* **WRITTEN INSTRUCTION**: Starting with the line that contains "for number, (along, height)" and stopping after the line that contains "point = shown.matrix_world", output every line exactly as it stands.

Items from a data source
»»

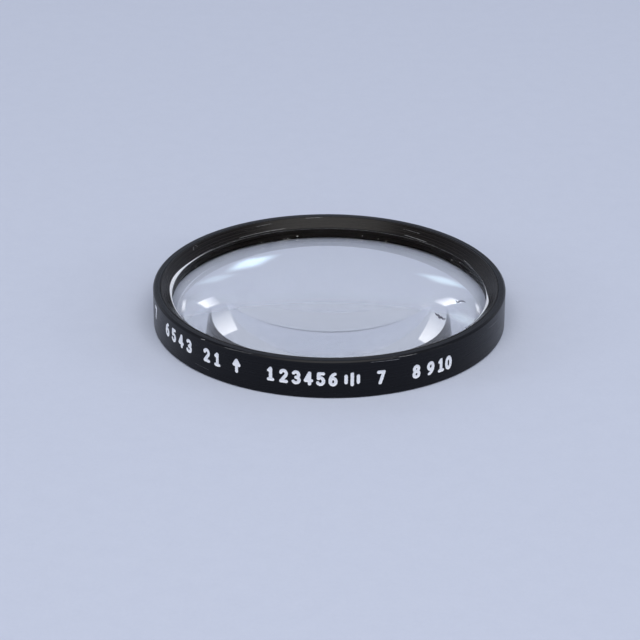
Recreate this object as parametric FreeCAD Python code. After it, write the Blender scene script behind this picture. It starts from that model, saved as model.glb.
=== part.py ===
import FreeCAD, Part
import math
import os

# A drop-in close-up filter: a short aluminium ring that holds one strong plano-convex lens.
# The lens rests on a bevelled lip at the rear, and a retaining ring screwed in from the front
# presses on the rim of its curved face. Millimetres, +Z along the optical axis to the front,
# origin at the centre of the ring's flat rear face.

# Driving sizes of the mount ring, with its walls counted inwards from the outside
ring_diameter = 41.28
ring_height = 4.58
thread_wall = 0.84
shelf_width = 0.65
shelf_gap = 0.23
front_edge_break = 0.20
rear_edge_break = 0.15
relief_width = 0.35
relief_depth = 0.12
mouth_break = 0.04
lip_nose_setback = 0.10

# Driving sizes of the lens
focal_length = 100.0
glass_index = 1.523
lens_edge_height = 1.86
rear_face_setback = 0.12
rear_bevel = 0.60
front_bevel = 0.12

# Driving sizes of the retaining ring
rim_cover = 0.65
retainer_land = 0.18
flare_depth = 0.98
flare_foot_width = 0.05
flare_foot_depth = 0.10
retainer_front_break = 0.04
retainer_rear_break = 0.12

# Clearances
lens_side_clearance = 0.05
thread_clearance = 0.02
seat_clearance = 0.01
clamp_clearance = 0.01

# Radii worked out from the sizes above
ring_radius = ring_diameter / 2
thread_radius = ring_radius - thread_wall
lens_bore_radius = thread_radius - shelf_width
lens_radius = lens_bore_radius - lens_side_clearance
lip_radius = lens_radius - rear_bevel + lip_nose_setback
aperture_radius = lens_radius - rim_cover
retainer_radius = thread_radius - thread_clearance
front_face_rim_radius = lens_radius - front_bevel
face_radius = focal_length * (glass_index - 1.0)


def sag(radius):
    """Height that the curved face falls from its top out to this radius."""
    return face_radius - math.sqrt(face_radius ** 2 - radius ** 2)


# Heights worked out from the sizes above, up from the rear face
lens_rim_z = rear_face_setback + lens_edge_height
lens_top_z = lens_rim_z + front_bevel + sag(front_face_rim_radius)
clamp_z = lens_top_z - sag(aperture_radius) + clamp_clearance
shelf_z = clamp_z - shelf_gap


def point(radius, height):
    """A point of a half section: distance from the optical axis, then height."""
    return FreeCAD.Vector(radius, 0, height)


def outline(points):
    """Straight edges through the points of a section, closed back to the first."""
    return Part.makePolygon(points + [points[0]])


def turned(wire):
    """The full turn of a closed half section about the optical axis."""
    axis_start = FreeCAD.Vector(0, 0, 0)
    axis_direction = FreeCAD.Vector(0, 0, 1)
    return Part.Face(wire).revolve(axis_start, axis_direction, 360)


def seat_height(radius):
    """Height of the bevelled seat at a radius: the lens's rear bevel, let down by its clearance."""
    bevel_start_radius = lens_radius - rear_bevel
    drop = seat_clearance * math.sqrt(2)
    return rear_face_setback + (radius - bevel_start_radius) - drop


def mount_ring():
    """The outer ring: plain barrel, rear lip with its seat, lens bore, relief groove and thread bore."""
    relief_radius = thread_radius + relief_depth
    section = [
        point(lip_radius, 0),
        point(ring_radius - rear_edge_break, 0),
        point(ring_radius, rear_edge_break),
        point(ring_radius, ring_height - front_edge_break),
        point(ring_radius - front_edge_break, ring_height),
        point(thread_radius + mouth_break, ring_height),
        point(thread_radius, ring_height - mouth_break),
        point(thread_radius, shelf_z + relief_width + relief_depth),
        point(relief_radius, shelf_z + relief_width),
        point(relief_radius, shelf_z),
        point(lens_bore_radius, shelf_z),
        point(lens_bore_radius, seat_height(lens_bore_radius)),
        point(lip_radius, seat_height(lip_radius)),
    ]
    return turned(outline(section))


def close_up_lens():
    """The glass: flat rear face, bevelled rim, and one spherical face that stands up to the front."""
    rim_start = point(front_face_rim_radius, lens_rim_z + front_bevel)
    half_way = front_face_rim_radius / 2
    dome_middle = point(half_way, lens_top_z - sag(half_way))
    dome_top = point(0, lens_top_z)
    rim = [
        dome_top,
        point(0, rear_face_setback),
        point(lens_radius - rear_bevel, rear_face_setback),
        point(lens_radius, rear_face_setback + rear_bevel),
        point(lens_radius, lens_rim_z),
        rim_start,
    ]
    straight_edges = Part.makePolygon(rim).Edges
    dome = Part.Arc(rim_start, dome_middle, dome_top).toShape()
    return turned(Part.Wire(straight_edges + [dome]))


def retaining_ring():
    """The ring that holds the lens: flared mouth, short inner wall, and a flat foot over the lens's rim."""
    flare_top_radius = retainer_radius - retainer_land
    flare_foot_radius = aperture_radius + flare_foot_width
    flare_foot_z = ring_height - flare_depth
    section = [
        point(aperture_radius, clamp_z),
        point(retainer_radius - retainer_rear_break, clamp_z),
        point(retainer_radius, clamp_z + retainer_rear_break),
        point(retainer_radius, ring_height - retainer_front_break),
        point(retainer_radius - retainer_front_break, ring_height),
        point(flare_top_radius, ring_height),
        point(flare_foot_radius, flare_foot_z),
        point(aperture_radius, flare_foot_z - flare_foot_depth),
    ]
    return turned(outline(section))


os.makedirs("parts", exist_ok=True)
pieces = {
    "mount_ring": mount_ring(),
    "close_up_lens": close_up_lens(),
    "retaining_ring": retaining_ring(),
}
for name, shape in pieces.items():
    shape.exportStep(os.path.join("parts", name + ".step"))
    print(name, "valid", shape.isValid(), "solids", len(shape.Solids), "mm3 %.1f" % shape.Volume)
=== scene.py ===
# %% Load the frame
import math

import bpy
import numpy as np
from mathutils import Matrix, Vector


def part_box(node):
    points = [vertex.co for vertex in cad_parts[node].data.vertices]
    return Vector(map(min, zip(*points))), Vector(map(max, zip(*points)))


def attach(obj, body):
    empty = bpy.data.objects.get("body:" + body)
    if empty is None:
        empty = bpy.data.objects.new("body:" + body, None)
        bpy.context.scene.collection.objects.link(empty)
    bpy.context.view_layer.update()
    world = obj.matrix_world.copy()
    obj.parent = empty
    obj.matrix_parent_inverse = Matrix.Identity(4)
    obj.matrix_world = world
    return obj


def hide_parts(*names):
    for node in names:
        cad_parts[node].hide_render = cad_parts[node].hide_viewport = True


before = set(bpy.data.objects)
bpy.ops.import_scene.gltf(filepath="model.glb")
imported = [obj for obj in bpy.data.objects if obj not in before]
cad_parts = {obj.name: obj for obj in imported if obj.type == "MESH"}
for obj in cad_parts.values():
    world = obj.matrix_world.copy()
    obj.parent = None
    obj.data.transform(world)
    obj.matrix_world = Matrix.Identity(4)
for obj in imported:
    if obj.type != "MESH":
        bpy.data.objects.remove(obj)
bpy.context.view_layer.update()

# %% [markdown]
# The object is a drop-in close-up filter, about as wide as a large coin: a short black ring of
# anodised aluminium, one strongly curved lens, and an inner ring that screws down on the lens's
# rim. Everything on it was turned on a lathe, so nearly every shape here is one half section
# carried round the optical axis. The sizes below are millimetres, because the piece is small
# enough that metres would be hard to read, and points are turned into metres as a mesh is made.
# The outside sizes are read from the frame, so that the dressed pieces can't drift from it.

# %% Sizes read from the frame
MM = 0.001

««
»»

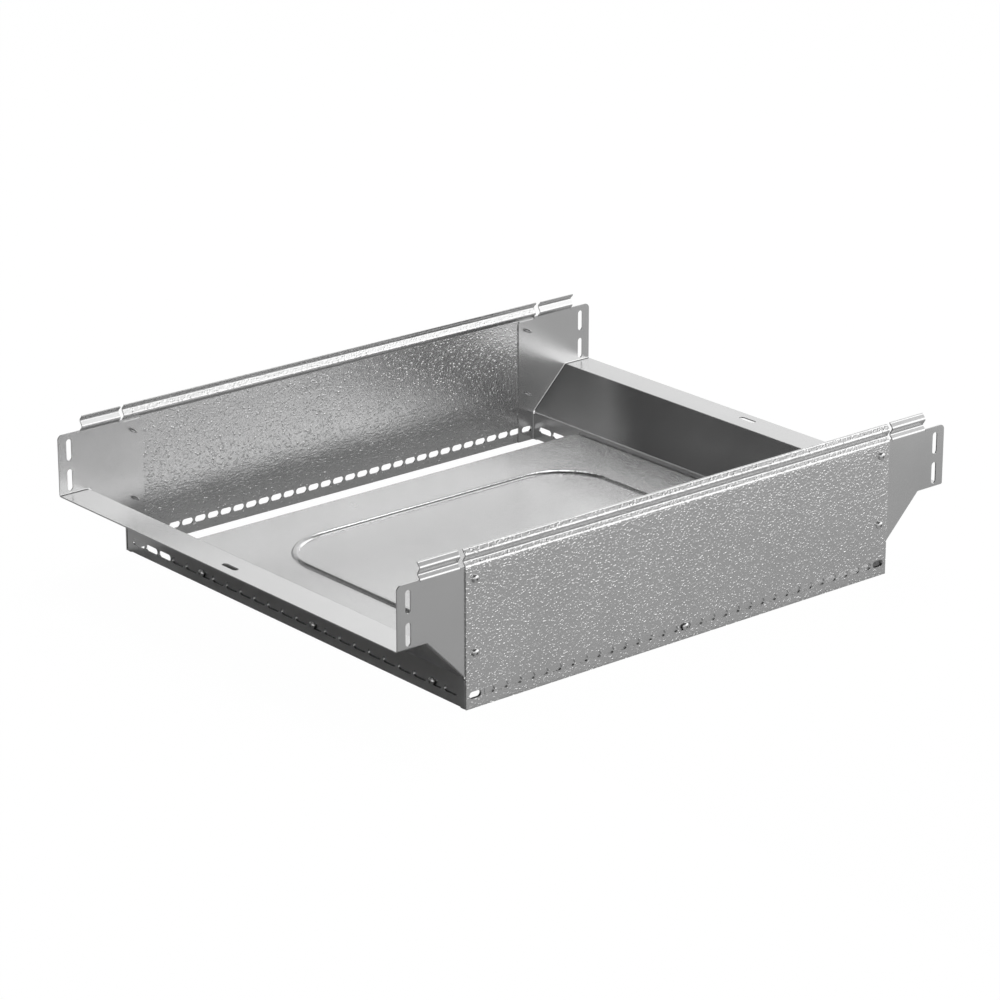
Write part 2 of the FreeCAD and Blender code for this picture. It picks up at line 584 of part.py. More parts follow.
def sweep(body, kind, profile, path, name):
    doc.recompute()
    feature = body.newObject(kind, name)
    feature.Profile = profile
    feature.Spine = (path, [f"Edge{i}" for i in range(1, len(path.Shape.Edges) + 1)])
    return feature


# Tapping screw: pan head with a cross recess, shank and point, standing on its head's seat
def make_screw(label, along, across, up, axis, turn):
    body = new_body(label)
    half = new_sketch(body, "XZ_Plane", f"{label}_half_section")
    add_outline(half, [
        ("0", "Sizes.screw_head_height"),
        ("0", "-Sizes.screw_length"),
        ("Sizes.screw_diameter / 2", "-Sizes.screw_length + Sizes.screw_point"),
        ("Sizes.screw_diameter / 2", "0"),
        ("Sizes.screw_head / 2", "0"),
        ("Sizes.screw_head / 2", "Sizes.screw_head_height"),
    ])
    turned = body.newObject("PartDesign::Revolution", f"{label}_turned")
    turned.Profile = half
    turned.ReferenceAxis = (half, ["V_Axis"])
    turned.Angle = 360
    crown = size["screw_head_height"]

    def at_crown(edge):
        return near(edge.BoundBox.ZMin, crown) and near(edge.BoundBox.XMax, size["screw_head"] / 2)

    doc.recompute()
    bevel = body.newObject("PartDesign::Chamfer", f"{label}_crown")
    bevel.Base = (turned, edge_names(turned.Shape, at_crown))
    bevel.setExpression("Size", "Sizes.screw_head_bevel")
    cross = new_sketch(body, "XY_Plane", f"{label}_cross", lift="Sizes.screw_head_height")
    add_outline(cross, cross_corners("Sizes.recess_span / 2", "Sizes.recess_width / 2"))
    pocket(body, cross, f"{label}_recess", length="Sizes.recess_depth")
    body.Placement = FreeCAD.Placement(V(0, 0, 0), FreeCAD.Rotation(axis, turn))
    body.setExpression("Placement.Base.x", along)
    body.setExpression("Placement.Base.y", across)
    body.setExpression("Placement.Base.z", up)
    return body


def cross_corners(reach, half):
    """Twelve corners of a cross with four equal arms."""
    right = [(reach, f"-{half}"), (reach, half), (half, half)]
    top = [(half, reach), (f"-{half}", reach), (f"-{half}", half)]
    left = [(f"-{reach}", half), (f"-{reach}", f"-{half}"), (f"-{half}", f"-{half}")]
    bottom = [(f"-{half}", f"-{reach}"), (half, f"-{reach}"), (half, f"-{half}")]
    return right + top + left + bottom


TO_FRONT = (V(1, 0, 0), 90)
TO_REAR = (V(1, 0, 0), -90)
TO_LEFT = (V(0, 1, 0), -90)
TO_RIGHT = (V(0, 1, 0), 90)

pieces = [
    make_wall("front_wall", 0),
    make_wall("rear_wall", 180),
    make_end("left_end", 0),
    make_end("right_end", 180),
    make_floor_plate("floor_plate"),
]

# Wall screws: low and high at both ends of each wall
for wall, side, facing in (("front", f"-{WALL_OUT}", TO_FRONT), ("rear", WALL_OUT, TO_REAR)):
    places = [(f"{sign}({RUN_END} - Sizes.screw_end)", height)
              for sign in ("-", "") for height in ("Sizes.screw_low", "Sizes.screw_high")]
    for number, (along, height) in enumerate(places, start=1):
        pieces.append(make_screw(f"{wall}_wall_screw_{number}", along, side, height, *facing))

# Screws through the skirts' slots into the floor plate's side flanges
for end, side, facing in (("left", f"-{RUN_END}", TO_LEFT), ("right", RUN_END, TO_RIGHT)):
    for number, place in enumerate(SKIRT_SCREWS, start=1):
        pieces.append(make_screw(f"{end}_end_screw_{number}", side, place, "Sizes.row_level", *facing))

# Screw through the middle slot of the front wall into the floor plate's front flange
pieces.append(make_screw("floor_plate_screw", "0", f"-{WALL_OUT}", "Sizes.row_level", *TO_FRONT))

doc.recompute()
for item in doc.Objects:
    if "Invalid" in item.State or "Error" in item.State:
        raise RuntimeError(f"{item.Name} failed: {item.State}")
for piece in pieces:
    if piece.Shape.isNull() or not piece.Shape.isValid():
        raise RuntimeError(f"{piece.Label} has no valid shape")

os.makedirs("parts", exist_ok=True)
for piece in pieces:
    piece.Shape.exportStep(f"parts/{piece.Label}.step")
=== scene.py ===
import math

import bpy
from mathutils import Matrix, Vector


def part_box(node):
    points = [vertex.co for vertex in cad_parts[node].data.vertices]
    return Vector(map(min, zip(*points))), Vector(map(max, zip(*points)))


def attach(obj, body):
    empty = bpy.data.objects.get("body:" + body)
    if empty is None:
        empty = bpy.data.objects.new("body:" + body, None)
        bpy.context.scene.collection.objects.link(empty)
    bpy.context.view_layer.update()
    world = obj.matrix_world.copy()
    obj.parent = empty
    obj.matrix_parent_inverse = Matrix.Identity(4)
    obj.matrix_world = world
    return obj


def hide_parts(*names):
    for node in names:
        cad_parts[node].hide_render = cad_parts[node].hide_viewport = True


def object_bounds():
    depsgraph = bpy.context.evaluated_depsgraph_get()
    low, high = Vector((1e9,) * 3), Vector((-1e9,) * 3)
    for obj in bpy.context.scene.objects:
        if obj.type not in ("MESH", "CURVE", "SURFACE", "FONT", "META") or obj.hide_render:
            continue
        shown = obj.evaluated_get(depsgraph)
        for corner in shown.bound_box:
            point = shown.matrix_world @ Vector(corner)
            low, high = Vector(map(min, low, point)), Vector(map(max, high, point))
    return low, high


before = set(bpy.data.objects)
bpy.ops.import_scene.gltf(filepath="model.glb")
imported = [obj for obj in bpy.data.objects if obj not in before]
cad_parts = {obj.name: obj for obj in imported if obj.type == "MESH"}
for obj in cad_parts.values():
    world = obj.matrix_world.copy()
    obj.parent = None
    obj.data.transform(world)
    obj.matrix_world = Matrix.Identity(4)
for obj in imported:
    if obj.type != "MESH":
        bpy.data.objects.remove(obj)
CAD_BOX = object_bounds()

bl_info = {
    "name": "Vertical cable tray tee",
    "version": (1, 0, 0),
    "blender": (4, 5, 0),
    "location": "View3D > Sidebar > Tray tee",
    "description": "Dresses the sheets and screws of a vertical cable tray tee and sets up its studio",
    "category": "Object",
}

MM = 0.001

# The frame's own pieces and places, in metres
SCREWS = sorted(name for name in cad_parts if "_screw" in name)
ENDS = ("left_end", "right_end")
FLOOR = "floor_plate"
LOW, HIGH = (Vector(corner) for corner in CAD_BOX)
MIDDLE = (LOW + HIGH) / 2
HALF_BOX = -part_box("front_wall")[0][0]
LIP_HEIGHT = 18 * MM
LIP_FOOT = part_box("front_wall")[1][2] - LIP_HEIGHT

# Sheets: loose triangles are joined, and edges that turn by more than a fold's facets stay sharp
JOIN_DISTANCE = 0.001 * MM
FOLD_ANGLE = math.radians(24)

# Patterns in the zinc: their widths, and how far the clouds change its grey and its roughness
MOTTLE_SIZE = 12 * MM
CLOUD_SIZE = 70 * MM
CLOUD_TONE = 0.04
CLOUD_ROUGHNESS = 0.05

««

* **EXERCISE RESULT**:
    for number, (along, height) in enumerate(places, start=1):
        pieces.append(make_screw(f"{wall}_wall_screw_{number}", along, side, height, *facing))

# Screws through the skirts' slots into the floor plate's side flanges
for end, side, facing in (("left", f"-{RUN_END}", TO_LEFT), ("right", RUN_END, TO_RIGHT)):
    for number, place in enumerate(SKIRT_SCREWS, start=1):
        pieces.append(make_screw(f"{end}_end_screw_{number}", side, place, "Sizes.row_level", *facing))

# Screw through the middle slot of the front wall into the floor plate's front flange
pieces.append(make_screw("floor_plate_screw", "0", f"-{WALL_OUT}", "Sizes.row_level", *TO_FRONT))

doc.recompute()
for item in doc.Objects:
    if "Invalid" in item.State or "Error" in item.State:
        raise RuntimeError(f"{item.Name} failed: {item.State}")
for piece in pieces:
    if piece.Shape.isNull() or not piece.Shape.isValid():
        raise RuntimeError(f"{piece.Label} has no valid shape")

os.makedirs("parts", exist_ok=True)
for piece in pieces:
    piece.Shape.exportStep(f"parts/{piece.Label}.step")
=== scene.py ===
import math

import bpy
from mathutils import Matrix, Vector


def part_box(node):
    points = [vertex.co for vertex in cad_parts[node].data.vertices]
    return Vector(map(min, zip(*points))), Vector(map(max, zip(*points)))


def attach(obj, body):
    empty = bpy.data.objects.get("body:" + body)
    if empty is None:
        empty = bpy.data.objects.new("body:" + body, None)
        bpy.context.scene.collection.objects.link(empty)
    bpy.context.view_layer.update()
    world = obj.matrix_world.copy()
    obj.parent = empty
    obj.matrix_parent_inverse = Matrix.Identity(4)
    obj.matrix_world = world
    return obj


def hide_parts(*names):
    for node in names:
        cad_parts[node].hide_render = cad_parts[node].hide_viewport = True


def object_bounds():
    depsgraph = bpy.context.evaluated_depsgraph_get()
    low, high = Vector((1e9,) * 3), Vector((-1e9,) * 3)
    for obj in bpy.context.scene.objects:
        if obj.type not in ("MESH", "CURVE", "SURFACE", "FONT", "META") or obj.hide_render:
            continue
        shown = obj.evaluated_get(depsgraph)
        for corner in shown.bound_box:
            point = shown.matrix_world @ Vector(corner)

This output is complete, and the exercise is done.